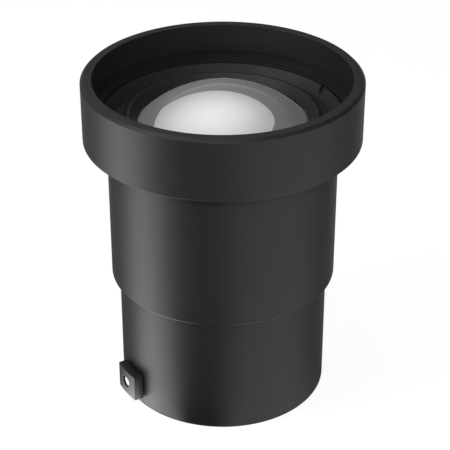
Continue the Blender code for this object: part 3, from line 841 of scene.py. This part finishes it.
r_clear = r_optic - OPTIC_SEAT
z_rear_rim = z_optic_low + OPTIC_SAG
bulge = cap_outline(r_clear, z_rear_rim, -OPTIC_SAG, BULGE_STEPS)
dish = cap_outline(r_clear, z_rear_rim + OPTIC_RIM, -OPTIC_SAG / 2, DISH_STEPS)
optic_outline = np.vstack([bulge, [(r_optic, z_rear_rim), (r_optic, z_rear_rim + OPTIC_RIM)],
                           dish[::-1]])
rear_glass = spun("rear_glass", optic_outline, SMALL_STEPS)
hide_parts("rear_lens")

r_ring = radius_of("rear_retaining_ring")
z_ring, z_ring_top = span_of("rear_retaining_ring")
r_ring_hole = r_ring - RING_WALL + GAP
rear_ring = turned("rear_retaining_ring_shell", [
    (r_ring_hole + RING_BEVEL, z_ring, EDGE),
    (r_ring, z_ring, EDGE),
    (r_ring, z_ring_top, EDGE),
    (r_ring_hole, z_ring_top, EDGE),
    (r_ring_hole, z_ring + RING_BEVEL, EDGE),
], SMALL_STEPS)
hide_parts("rear_retaining_ring")

# %% [markdown]
# ## Finishes
#
# Every colour is written as the sRGB hex value that one would read off a photograph, and one
# function turns it into the linear value that Blender works with. Another small function
# adds a node with its settings and links, and all the materials are written with it.

# %% Colours and nodes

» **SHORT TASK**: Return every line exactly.

» **REPLY**:
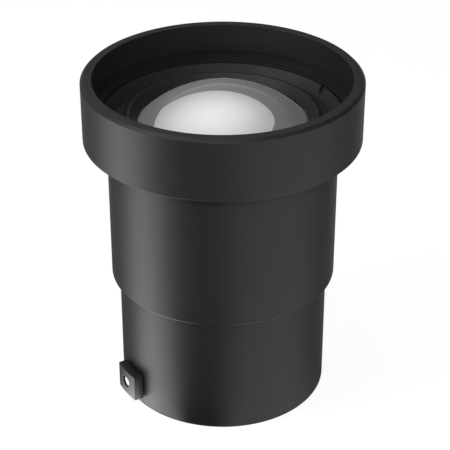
Continue the Blender code for this object: part 3, from line 841 of scene.py. This part finishes it.
r_clear = r_optic - OPTIC_SEAT
z_rear_rim = z_optic_low + OPTIC_SAG
bulge = cap_outline(r_clear, z_rear_rim, -OPTIC_SAG, BULGE_STEPS)
dish = cap_outline(r_clear, z_rear_rim + OPTIC_RIM, -OPTIC_SAG / 2, DISH_STEPS)
optic_outline = np.vstack([bulge, [(r_optic, z_rear_rim), (r_optic, z_rear_rim + OPTIC_RIM)],
                           dish[::-1]])
rear_glass = spun("rear_glass", optic_outline, SMALL_STEPS)
hide_parts("rear_lens")

r_ring = radius_of("rear_retaining_ring")
z_ring, z_ring_top = span_of("rear_retaining_ring")
r_ring_hole = r_ring - RING_WALL + GAP
rear_ring = turned("rear_retaining_ring_shell", [
    (r_ring_hole + RING_BEVEL, z_ring, EDGE),
    (r_ring, z_ring, EDGE),
    (r_ring, z_ring_top, EDGE),
    (r_ring_hole, z_ring_top, EDGE),
    (r_ring_hole, z_ring + RING_BEVEL, EDGE),
], SMALL_STEPS)
hide_parts("rear_retaining_ring")

# %% [markdown]
# ## Finishes
#
# Every colour is written as the sRGB hex value that one would read off a photograph, and one
# function turns it into the linear value that Blender works with. Another small function
# adds a node with its settings and links, and all the materials are written with it.

# %% Colours and nodes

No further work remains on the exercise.